* Task description *
Write out each line from the data below that includes the word "with".

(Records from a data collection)
+++

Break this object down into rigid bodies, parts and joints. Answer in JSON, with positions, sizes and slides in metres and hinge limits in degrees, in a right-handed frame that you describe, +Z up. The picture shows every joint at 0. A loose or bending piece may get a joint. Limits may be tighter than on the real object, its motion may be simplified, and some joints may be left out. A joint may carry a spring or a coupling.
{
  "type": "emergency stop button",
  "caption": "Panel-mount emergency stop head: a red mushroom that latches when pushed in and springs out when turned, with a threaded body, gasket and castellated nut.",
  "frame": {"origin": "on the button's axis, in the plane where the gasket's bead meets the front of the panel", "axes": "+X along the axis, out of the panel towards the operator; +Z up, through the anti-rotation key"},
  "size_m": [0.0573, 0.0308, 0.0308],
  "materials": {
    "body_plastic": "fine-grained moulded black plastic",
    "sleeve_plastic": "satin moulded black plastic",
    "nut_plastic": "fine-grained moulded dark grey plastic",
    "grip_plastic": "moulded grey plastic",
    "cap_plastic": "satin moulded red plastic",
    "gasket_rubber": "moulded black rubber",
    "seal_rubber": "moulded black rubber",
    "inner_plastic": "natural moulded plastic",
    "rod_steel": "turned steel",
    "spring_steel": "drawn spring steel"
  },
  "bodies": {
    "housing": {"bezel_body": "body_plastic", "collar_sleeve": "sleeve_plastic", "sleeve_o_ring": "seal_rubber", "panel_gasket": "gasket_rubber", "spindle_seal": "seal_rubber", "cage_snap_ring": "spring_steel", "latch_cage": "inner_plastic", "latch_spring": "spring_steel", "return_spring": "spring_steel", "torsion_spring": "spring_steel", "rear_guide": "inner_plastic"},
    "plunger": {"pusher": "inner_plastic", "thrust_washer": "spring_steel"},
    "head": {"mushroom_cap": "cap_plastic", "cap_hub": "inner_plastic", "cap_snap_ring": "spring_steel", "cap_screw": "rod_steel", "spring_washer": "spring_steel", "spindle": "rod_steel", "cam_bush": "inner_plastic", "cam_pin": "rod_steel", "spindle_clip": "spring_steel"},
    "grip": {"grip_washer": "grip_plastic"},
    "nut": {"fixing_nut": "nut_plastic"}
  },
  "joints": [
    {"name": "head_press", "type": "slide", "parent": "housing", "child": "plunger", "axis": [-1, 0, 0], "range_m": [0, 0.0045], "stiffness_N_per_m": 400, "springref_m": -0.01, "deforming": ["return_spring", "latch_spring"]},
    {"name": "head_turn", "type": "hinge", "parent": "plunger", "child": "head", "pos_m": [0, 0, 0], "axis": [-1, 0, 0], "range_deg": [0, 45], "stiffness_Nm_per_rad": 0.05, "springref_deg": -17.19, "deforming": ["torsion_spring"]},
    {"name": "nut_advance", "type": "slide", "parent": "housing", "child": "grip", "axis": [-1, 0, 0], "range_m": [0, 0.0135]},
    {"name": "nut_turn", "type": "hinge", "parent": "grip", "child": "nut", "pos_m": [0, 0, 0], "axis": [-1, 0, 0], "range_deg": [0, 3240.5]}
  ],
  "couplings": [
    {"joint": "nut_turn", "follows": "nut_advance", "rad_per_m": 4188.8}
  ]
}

+++

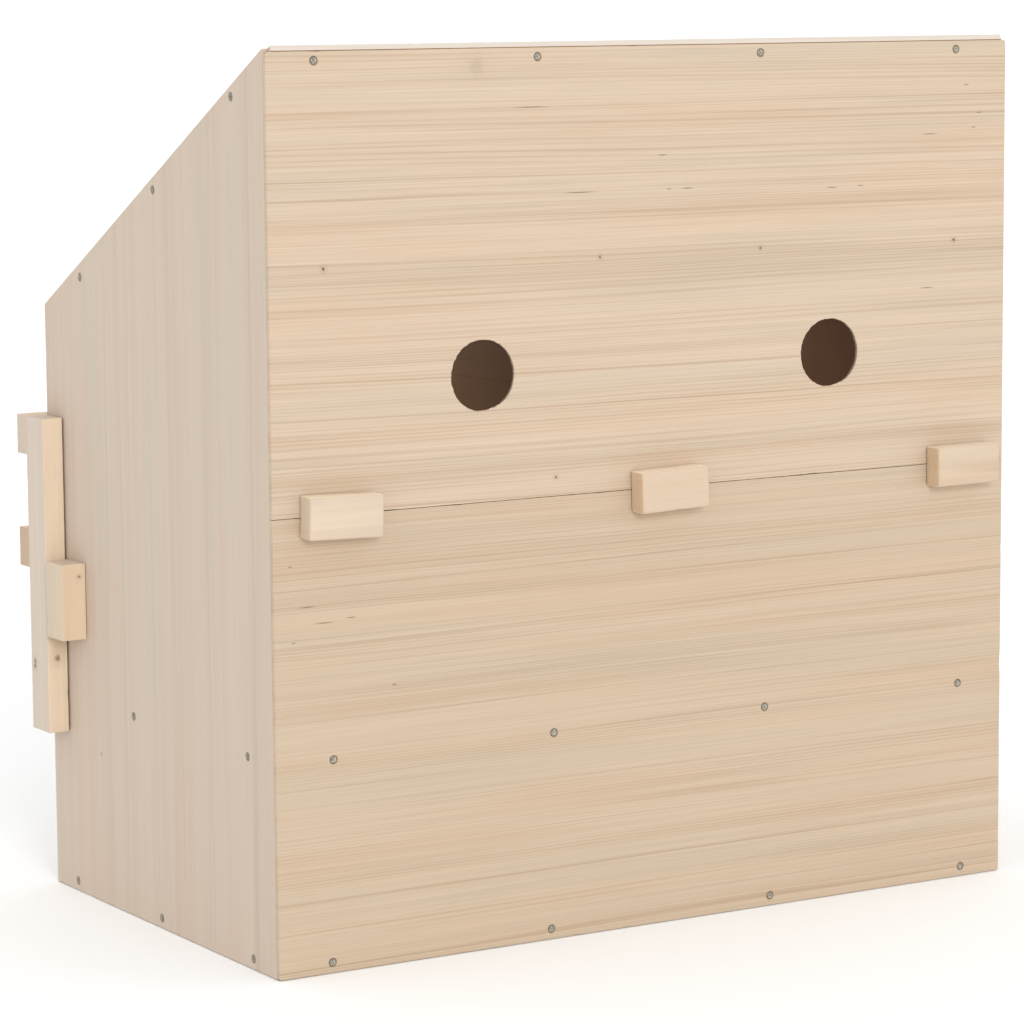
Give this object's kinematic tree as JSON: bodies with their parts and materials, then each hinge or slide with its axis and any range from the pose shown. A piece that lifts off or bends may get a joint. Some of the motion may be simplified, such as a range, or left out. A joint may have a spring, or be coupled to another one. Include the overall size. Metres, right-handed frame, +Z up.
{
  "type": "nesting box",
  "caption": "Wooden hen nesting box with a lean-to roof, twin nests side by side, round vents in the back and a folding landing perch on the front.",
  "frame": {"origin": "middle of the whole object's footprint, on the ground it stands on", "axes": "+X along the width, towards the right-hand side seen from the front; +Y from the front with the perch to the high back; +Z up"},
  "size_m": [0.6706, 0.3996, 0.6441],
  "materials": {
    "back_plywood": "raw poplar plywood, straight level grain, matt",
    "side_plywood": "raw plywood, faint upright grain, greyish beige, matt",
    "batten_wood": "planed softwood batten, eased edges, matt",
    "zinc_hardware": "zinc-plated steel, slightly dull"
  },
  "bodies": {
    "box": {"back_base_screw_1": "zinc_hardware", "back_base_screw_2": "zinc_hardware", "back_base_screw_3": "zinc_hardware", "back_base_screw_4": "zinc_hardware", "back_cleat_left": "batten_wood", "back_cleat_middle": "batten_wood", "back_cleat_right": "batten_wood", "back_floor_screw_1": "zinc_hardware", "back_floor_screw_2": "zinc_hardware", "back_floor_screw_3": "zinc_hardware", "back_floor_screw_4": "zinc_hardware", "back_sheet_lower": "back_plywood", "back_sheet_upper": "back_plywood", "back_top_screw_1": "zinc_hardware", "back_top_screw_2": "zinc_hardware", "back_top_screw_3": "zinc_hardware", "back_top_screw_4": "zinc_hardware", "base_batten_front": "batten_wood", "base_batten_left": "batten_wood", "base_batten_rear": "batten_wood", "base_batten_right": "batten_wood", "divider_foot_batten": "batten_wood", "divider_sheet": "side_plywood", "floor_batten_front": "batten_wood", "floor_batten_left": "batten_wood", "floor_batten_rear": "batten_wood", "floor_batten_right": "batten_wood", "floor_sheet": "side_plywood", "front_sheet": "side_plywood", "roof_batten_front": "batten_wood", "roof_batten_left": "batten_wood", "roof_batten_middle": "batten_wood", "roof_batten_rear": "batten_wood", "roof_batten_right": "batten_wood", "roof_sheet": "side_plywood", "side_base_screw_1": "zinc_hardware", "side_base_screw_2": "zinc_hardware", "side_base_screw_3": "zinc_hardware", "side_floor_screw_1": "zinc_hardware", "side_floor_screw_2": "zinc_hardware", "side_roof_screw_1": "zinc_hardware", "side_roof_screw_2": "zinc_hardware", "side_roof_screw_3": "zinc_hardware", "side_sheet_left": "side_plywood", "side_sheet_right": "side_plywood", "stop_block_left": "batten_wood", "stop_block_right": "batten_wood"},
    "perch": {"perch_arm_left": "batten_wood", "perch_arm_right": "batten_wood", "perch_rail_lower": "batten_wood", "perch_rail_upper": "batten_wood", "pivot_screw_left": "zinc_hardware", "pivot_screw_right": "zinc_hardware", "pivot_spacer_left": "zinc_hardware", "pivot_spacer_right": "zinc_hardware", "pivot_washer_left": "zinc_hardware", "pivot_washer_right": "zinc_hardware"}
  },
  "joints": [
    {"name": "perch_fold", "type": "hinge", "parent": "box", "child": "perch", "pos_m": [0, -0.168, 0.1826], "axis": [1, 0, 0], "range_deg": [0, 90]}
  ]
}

+++

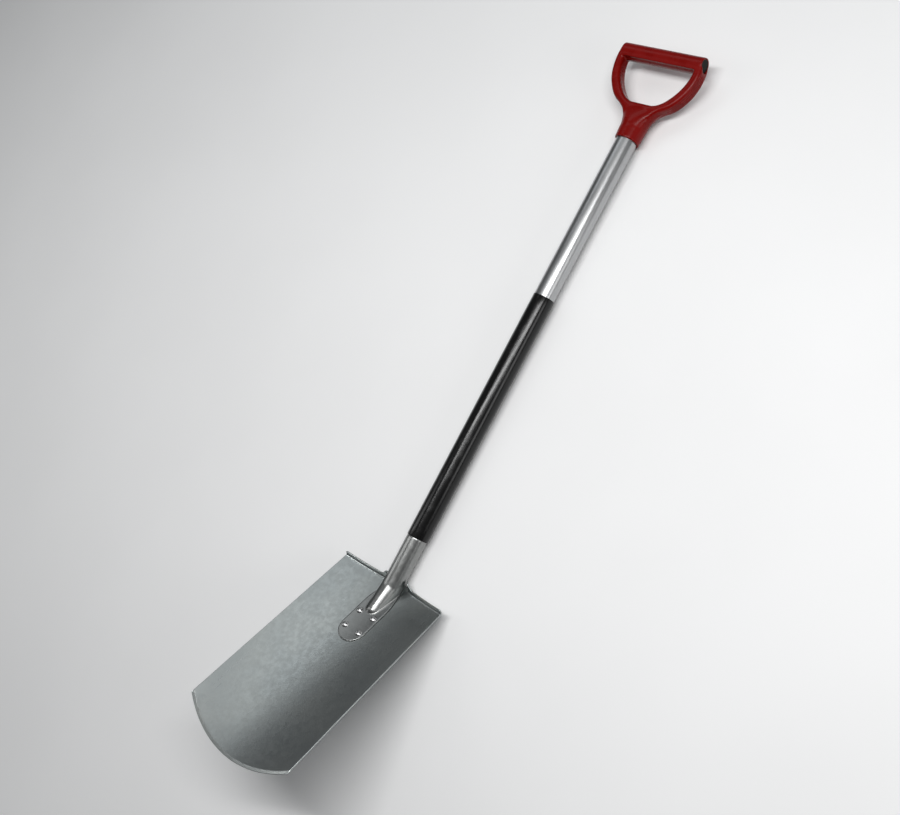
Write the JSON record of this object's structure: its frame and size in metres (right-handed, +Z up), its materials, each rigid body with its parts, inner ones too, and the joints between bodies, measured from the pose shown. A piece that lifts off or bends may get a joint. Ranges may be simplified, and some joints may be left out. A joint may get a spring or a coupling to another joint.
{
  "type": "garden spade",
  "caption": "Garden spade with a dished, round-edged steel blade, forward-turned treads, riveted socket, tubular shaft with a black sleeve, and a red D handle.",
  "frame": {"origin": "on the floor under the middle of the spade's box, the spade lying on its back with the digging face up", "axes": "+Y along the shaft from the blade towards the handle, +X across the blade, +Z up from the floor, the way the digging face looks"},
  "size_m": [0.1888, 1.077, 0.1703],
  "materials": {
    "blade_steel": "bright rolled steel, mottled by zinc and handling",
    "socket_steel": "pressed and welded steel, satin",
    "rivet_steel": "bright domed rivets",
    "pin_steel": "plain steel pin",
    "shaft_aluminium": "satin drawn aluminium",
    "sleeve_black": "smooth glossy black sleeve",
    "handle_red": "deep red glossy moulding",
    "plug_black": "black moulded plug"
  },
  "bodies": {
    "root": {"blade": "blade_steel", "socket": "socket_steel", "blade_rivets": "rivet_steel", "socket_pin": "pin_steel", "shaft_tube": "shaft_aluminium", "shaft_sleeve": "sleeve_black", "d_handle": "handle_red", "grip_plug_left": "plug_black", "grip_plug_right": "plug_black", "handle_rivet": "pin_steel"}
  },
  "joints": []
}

+++

* Response *
Break this object down into rigid bodies, parts and joints. Answer in JSON, with positions, sizes and slides in metres and hinge limits in degrees, in a right-handed frame that you describe, +Z up. The picture shows every joint at 0. A loose or bending piece may get a joint. Limits may be tighter than on the real object, its motion may be simplified, and some joints may be left out. A joint may carry a spring or a coupling.
  "caption": "Panel-mount emergency stop head: a red mushroom that latches when pushed in and springs out when turned, with a threaded body, gasket and castellated nut.",
Give this object's kinematic tree as JSON: bodies with their parts and materials, then each hinge or slide with its axis and any range from the pose shown. A piece that lifts off or bends may get a joint. Some of the motion may be simplified, such as a range, or left out. A joint may have a spring, or be coupled to another one. Include the overall size. Metres, right-handed frame, +Z up.
  "caption": "Wooden hen nesting box with a lean-to roof, twin nests side by side, round vents in the back and a folding landing perch on the front.",
  "frame": {"origin": "middle of the whole object's footprint, on the ground it stands on", "axes": "+X along the width, towards the right-hand side seen from the front; +Y from the front with the perch to the high back; +Z up"},
Write the JSON record of this object's structure: its frame and size in metres (right-handed, +Z up), its materials, each rigid body with its parts, inner ones too, and the joints between bodies, measured from the pose shown. A piece that lifts off or bends may get a joint. Ranges may be simplified, and some joints may be left out. A joint may get a spring or a coupling to another joint.
  "caption": "Garden spade with a dished, round-edged steel blade, forward-turned treads, riveted socket, tubular shaft with a black sleeve, and a red D handle.",
  "frame": {"origin": "on the floor under the middle of the spade's box, the spade lying on its back with the digging face up", "axes": "+Y along the shaft from the blade towards the handle, +X across the blade, +Z up from the floor, the way the digging face looks"},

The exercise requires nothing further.